╔══

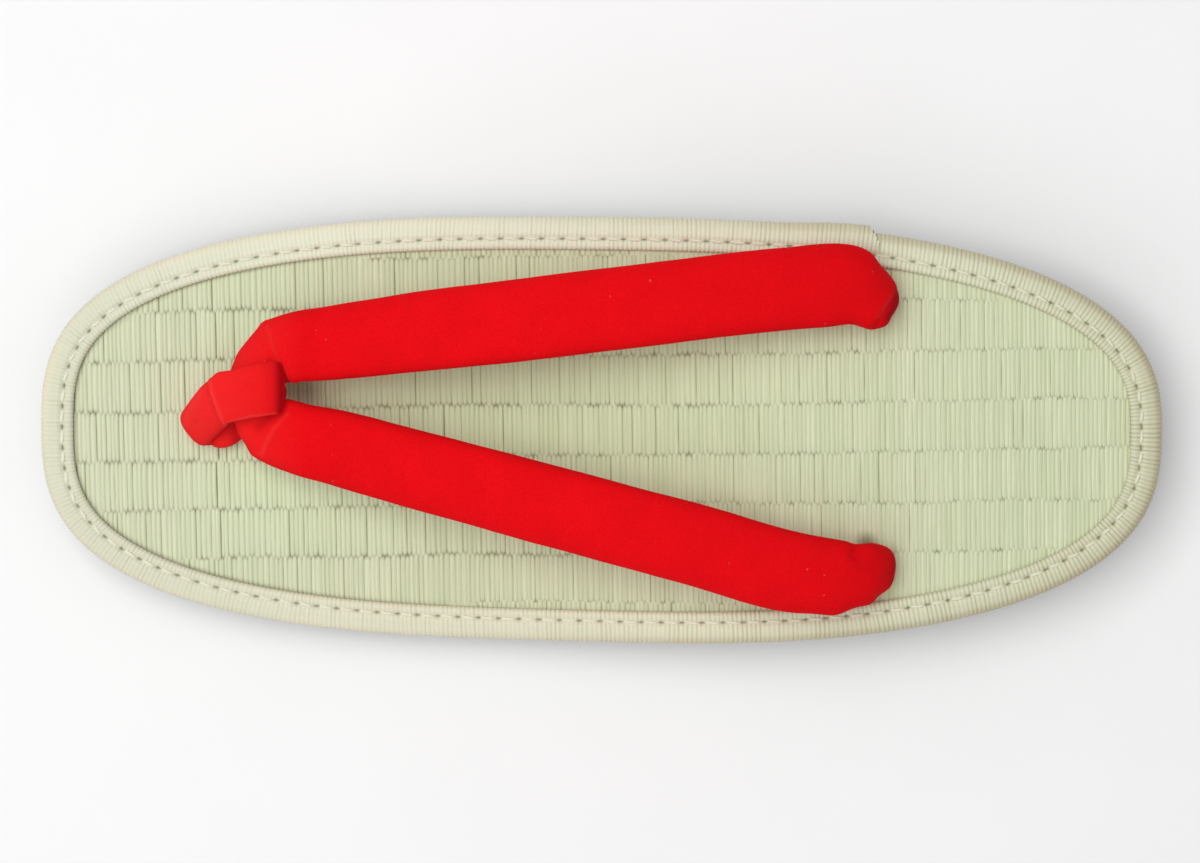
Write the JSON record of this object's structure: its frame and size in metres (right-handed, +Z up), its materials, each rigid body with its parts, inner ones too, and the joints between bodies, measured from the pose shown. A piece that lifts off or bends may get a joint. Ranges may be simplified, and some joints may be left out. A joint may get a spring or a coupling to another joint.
{
  "type": "zori sandal",
  "caption": "Flat sandal for either foot: a woven rush footbed bound with ribbed tape on a foam wedge, with a padded velvet V strap held by a toe loop.",
  "frame": {"origin": "on the floor, below the middle of the sole", "axes": "+Y from heel to toe, +X to the wearer's right, +Z up"},
  "size_m": [0.0916, 0.2398, 0.0457],
  "materials": {
    "rubber": "matt, moulded",
    "foam": "matt, skived",
    "rush": "woven rush, slight sheen",
    "ribbed_tape": "ribbed woven tape, slight sheen",
    "red_velvet": "short even nap"
  },
  "bodies": {
    "root": {"outsole": "rubber", "midsole": "foam", "rush_mat": "rush", "edge_binding": "ribbed_tape", "strap": "red_velvet", "toe_loop": "red_velvet"}
  },
  "joints": []
}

╚══

**Directions for this task**
Repeat the preceding lines exactly, please, every one of them.

**Right answer**
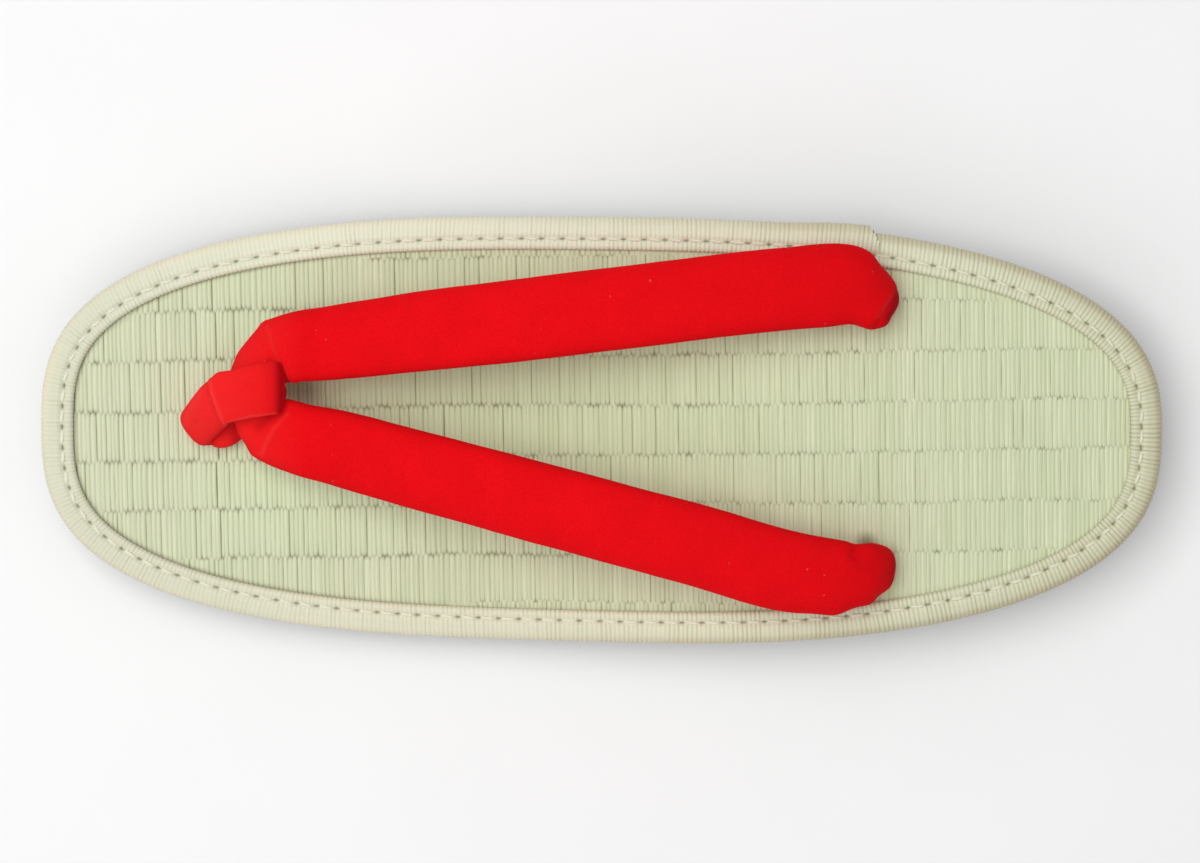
Write the JSON record of this object's structure: its frame and size in metres (right-handed, +Z up), its materials, each rigid body with its parts, inner ones too, and the joints between bodies, measured from the pose shown. A piece that lifts off or bends may get a joint. Ranges may be simplified, and some joints may be left out. A joint may get a spring or a coupling to another joint.
{
  "type": "zori sandal",
  "caption": "Flat sandal for either foot: a woven rush footbed bound with ribbed tape on a foam wedge, with a padded velvet V strap held by a toe loop.",
  "frame": {"origin": "on the floor, below the middle of the sole", "axes": "+Y from heel to toe, +X to the wearer's right, +Z up"},
  "size_m": [0.0916, 0.2398, 0.0457],
  "materials": {
    "rubber": "matt, moulded",
    "foam": "matt, skived",
    "rush": "woven rush, slight sheen",
    "ribbed_tape": "ribbed woven tape, slight sheen",
    "red_velvet": "short even nap"
  },
  "bodies": {
    "root": {"outsole": "rubber", "midsole": "foam", "rush_mat": "rush", "edge_binding": "ribbed_tape", "strap": "red_velvet", "toe_loop": "red_velvet"}
  },
  "joints": []
}